Goal. Would you pull out every line of the material that contains the string "part"?

-- Start --

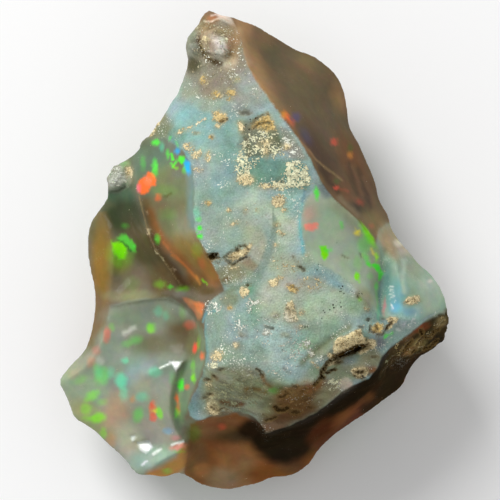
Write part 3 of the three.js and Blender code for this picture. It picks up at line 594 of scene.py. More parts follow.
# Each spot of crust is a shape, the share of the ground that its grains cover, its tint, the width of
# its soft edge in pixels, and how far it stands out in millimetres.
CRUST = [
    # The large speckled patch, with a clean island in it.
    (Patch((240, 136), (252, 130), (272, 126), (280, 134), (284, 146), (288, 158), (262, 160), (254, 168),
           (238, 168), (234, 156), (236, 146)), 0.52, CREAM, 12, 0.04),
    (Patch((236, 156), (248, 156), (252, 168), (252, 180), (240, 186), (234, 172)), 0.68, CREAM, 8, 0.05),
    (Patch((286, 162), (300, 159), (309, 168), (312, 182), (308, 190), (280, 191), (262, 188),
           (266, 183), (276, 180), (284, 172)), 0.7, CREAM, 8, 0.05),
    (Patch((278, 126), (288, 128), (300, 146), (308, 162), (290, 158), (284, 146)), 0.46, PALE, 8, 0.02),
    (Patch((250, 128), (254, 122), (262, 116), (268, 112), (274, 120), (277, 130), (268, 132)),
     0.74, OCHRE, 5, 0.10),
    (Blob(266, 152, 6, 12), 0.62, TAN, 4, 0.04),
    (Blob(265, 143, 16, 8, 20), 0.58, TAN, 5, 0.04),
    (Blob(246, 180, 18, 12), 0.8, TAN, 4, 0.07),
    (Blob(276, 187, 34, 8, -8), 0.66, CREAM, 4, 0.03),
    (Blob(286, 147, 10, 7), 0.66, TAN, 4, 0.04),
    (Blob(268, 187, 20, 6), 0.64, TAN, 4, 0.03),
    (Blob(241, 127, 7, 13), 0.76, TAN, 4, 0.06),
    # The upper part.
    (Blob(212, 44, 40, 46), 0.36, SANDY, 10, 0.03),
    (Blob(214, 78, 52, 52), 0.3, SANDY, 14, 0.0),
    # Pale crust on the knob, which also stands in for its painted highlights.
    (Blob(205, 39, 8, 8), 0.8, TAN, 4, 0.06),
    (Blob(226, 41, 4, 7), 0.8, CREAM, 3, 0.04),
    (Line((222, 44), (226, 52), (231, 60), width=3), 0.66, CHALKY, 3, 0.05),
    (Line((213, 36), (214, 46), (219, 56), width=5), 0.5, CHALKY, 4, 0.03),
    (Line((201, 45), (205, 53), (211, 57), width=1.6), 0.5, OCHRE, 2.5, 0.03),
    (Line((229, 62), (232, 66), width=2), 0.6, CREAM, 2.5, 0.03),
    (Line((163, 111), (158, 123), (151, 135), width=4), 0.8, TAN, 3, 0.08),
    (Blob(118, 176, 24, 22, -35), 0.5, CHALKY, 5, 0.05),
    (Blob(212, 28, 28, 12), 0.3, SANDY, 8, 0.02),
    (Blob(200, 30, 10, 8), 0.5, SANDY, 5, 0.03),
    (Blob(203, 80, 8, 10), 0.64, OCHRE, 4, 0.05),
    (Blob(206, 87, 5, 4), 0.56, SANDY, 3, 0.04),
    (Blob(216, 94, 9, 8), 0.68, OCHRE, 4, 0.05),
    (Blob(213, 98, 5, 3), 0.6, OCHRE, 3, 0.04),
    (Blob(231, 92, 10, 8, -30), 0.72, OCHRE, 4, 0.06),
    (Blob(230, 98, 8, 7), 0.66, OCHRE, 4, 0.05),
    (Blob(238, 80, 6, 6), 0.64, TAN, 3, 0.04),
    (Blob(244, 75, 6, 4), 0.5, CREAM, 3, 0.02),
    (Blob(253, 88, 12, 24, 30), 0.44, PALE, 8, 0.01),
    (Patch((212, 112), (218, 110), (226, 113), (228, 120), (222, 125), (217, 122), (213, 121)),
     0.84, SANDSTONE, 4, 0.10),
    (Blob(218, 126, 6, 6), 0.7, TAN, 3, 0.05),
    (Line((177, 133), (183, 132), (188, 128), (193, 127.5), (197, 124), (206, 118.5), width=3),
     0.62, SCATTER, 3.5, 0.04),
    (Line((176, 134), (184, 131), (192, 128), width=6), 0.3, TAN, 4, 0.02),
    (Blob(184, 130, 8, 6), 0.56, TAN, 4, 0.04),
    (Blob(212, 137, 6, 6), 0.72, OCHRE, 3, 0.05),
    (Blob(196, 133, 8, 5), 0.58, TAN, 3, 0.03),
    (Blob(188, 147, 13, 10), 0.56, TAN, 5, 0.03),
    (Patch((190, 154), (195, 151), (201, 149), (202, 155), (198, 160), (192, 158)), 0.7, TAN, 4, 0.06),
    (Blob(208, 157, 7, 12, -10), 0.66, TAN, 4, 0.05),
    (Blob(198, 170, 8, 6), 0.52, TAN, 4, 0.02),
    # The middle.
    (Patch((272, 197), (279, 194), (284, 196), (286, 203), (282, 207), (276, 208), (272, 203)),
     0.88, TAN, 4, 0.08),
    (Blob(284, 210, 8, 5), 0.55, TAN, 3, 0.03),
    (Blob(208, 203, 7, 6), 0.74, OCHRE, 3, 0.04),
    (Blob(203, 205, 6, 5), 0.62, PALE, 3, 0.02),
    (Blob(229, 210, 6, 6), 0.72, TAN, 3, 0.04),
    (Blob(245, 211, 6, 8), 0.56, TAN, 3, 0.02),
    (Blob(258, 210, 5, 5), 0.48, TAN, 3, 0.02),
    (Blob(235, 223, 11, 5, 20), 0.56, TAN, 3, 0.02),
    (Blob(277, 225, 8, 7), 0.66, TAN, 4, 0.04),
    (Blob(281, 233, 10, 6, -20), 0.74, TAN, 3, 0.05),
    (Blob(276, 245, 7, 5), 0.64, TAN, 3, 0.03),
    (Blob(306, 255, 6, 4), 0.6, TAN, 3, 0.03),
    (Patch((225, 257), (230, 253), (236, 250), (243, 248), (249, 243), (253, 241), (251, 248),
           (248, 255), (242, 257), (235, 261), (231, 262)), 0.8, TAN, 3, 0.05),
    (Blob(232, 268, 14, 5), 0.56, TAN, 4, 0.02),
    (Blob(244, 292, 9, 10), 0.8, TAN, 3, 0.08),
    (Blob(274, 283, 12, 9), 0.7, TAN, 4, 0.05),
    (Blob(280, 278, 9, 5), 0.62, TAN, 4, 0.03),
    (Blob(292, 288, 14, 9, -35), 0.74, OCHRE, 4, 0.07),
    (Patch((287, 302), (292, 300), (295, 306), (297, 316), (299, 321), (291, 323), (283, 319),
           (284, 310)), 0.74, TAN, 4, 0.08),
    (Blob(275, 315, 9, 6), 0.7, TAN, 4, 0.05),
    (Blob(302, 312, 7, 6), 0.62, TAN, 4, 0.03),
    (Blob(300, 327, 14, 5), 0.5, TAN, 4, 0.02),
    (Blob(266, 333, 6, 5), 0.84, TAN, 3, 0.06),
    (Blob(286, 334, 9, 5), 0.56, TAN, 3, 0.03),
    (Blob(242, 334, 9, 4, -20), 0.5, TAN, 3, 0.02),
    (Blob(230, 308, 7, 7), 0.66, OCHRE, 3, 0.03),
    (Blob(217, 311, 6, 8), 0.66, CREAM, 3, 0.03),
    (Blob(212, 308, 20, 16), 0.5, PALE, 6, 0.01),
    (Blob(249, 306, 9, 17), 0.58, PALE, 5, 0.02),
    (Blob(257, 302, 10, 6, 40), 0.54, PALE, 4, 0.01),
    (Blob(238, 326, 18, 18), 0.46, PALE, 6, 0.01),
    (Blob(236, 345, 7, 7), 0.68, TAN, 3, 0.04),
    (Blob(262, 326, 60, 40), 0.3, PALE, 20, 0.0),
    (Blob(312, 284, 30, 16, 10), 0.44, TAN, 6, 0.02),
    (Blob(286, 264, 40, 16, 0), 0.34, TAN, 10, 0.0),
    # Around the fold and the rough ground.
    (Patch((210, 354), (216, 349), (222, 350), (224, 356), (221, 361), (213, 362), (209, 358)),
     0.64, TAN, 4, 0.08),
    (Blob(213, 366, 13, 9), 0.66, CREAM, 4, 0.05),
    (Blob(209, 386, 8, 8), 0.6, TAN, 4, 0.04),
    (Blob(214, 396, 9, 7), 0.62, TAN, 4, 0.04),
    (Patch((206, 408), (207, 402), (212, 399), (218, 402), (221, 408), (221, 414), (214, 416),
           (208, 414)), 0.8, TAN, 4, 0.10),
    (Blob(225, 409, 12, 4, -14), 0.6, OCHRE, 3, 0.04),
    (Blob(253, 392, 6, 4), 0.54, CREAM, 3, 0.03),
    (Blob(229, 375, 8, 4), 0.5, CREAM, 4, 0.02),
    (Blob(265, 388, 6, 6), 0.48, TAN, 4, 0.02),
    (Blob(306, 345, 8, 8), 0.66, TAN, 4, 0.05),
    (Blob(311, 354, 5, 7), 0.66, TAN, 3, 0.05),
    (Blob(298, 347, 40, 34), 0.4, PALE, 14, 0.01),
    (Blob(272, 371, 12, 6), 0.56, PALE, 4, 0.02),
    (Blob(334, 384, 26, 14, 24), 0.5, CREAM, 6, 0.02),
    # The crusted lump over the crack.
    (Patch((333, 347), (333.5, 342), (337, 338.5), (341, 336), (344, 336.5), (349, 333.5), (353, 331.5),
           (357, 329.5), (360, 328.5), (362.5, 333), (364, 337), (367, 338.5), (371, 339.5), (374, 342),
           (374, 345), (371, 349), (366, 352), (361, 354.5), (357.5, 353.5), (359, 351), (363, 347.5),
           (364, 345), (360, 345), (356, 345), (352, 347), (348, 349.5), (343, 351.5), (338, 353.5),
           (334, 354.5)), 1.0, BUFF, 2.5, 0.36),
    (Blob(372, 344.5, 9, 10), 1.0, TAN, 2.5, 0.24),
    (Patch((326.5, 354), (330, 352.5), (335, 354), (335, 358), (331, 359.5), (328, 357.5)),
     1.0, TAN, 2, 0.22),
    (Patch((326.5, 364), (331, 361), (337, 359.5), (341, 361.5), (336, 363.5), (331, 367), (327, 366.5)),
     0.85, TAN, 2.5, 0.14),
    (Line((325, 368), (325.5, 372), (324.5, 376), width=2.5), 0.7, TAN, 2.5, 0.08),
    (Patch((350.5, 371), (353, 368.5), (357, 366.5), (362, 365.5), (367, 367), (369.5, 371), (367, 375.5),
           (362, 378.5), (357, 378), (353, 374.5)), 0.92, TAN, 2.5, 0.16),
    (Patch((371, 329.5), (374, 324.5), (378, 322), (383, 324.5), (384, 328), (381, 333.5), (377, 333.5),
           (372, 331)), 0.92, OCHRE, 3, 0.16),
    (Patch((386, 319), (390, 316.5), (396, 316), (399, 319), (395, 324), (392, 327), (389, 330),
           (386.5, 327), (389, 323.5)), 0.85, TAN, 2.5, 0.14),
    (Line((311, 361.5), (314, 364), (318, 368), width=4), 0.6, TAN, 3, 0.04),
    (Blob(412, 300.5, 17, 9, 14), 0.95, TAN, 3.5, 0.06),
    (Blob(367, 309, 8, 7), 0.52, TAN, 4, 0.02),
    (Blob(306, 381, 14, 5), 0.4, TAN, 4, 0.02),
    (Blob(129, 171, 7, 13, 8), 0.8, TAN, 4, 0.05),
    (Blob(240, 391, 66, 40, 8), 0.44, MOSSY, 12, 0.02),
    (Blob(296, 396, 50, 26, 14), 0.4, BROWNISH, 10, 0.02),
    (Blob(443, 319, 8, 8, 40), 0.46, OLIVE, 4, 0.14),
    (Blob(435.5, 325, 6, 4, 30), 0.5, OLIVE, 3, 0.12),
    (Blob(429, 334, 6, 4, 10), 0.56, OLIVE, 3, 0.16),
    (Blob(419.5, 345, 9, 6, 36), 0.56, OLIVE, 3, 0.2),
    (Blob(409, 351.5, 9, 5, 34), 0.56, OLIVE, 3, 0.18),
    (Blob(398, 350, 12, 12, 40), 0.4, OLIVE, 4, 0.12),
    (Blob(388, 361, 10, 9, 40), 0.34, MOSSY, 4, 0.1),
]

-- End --

Task result.
Write part 3 of the three.js and Blender code for this picture. It picks up at line 594 of scene.py. More parts follow.
    # The upper part.